EXERCISE:
Please print the full listing exactly.
>> begin SUPPLIED MATERIAL
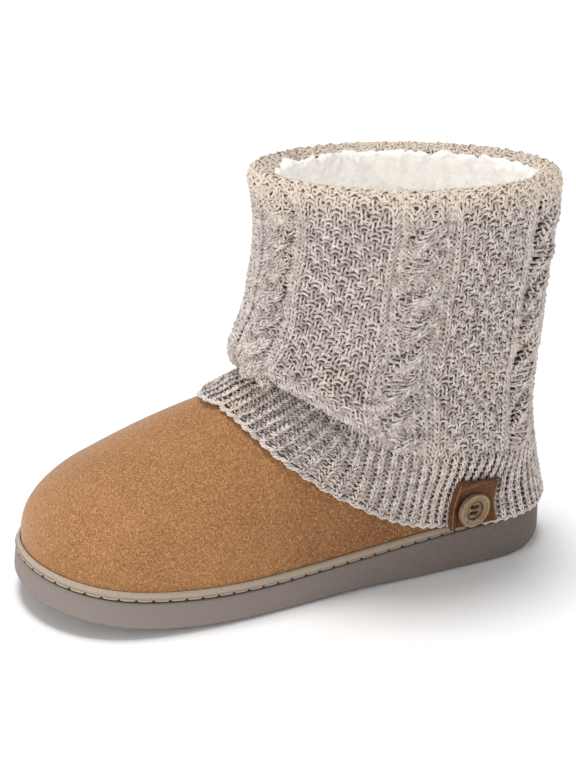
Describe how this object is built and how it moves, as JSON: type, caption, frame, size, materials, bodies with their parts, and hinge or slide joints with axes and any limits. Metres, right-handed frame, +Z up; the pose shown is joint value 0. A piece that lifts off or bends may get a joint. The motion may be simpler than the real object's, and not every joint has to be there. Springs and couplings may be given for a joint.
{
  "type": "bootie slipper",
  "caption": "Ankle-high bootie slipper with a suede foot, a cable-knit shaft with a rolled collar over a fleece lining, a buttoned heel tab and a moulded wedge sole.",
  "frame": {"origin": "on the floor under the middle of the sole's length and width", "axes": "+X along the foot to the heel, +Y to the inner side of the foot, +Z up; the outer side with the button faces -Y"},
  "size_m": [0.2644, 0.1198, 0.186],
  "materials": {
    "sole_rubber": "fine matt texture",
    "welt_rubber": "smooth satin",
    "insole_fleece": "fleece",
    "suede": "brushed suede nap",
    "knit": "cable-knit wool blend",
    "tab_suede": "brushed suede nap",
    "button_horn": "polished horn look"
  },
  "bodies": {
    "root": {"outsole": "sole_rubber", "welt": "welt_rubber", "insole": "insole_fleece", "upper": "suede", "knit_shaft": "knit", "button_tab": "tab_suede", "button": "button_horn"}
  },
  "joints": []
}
>> end SUPPLIED MATERIAL
FULL OUTPUT:
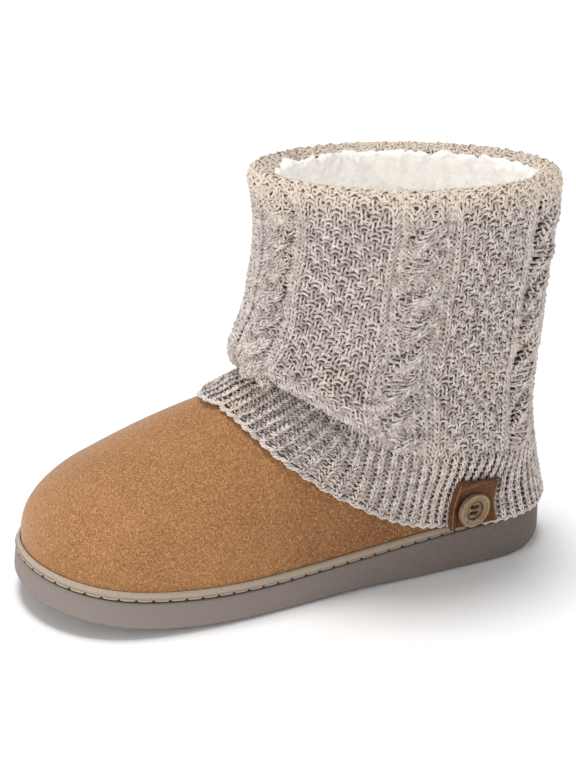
Describe how this object is built and how it moves, as JSON: type, caption, frame, size, materials, bodies with their parts, and hinge or slide joints with axes and any limits. Metres, right-handed frame, +Z up; the pose shown is joint value 0. A piece that lifts off or bends may get a joint. The motion may be simpler than the real object's, and not every joint has to be there. Springs and couplings may be given for a joint.
{
  "type": "bootie slipper",
  "caption": "Ankle-high bootie slipper with a suede foot, a cable-knit shaft with a rolled collar over a fleece lining, a buttoned heel tab and a moulded wedge sole.",
  "frame": {"origin": "on the floor under the middle of the sole's length and width", "axes": "+X along the foot to the heel, +Y to the inner side of the foot, +Z up; the outer side with the button faces -Y"},
  "size_m": [0.2644, 0.1198, 0.186],
  "materials": {
    "sole_rubber": "fine matt texture",
    "welt_rubber": "smooth satin",
    "insole_fleece": "fleece",
    "suede": "brushed suede nap",
    "knit": "cable-knit wool blend",
    "tab_suede": "brushed suede nap",
    "button_horn": "polished horn look"
  },
  "bodies": {
    "root": {"outsole": "sole_rubber", "welt": "welt_rubber", "insole": "insole_fleece", "upper": "suede", "knit_shaft": "knit", "button_tab": "tab_suede", "button": "button_horn"}
  },
  "joints": []
}